Tuesday 28 November 2017

Well, shit


It’s feeling like you’re that well-meant gift that the recipient didn’t want and doesn’t care for, or a piece of furniture that never went with anything else in the house but is too much trouble to get rid of, or that weird book on the shelf that no-one understands and can’t be arsed to try.

1. Work.

The others in the department save seats for each other near the front of the hall for the quarterly business review and party. They don’t ask and don’t care that I don’t have a seat. I get my own. At the back. It’s better that way - I don’t have to talk to anyone.

2. Holidays.

I don’t take them because I have nowhere to go and no-one to go with. When I do eventually have to take my statutory holiday, people at work have no idea that I’ve booked the time off (even though they approved it in the system, so I knew it was ok to not turn up to work) and don’t notice I’m missing for the first few hours. My shift starts before theirs. I sit four feet from them. I am never not in.

3. Websites.

I join up and make an effort to put my best photos on there, my friendliest banter, my most open-minded conversation skills on - and don’t even get trolled.

4. Writing novels.

I send tailor-made letters and submission packages of my book to agents. More than 40 in just over 4 years. Most of them don’t even acknowledge that they’ve received the email (not even an automatic bounce-back). The others turn me down after anywhere between 2 - 4 months.

5. “Where’s mine?”

There comes a point, and mine has been about twenty years in the making, that you have to ask yourself why you’re bothering to keep calm and carry on, and why you’re not just stopping to look around and ask “Where’s mine? How come I don’t have XYZ?”. You don’t do it and don’t do it, because it’s whining and it’s self-centred, it’s conceited and childish. But one day you’ve just had enough and you wonder how anyone else has found what they want - and why you haven’t.

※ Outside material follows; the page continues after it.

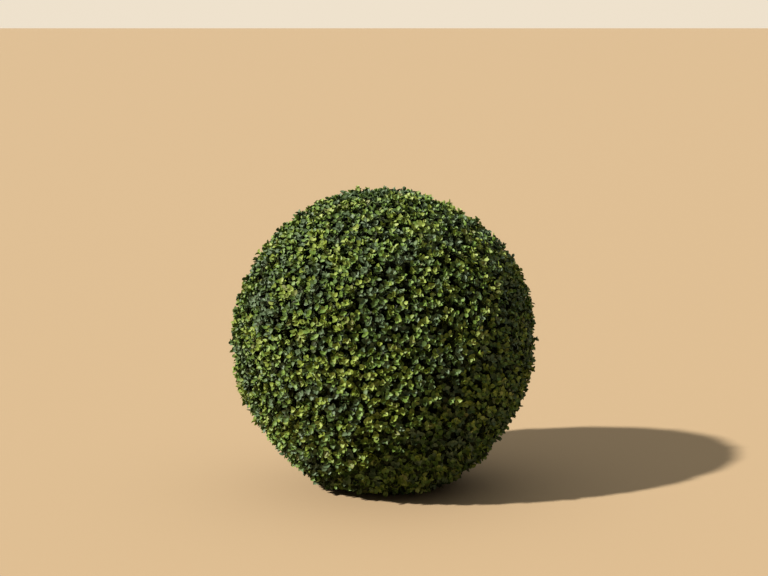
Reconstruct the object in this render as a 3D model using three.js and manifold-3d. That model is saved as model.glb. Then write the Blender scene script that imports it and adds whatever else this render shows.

It must be me, right? I must be doing something wrong. I am, I know I am. I know I’m not a participant like all the people at work are. However I also know that a woman at work who is borderline agoraphobic and mostly an introvert has also dated 2 people in the 18 months I’ve known her. How does she do it when she shies away from meeting people in the first place? (This is why I’ve joined dating sites. I’ve tried to start conversations, get ‘involved’ in group discussions, but no-one replies once I start with the polite openings and then the groups themselves peter out. See? It’s me.) She bumped into one bloke at a petrol station. I fill up three times more often than she does and look how many people, let alone eligible blokes, I’ve bumped into. Clue: I’d say you could count them on one finger but you wouldn’t need that many fingers. The other bloke she met through a friend. I’ve had friends set me up before, and blind-date me, and randomly pair me off - you get to guess how many ended up in dating (clue: less than those fingers). I did like one bloke once (and we’re talking close to ten years ago now). Turns out I liked him more than he liked me, so it ended before it had even begun.

But enough moping. Forward, not back, as they say: what do you do?

a. Like more stuff.

Expose yourself to more new stuff, in the hopes that you’ll pick up new hobbies or interests. Yeah, done that over the past 4 years. Now a lot more read and a lot more aware, but still boring to everyone else, apparently.

b. Pretend to like things you don’t.


Not a fan of this. It’s lying and it’s pointless. Say you do find someone due to having a topic or hobby in common; what happens when that’s the only thing you have in common, and you have to confess that you don’t even like it that much anyway? Hmm. Answers on a postcard.

c. Resign yourself to the fact that it’s not loneliness, it’s just How Things Are.

This is looking more and more likely. Talk me out of it, I dare you.

In fact, loneliness I can deal with - I’m used to it. It’s the boredom, the being sick of your own company, that really compounds the whole problem. That and the whole ‘may as well be invisible’ thing, as detailed at the beginning of this article.

It’s getting late. I have to go to bed so I can pretend to sleep, then get up and go to work to do all those essential, tiny things that keep the world going round - all those things people aren’t even aware of. Hmm - sounds like someone I know.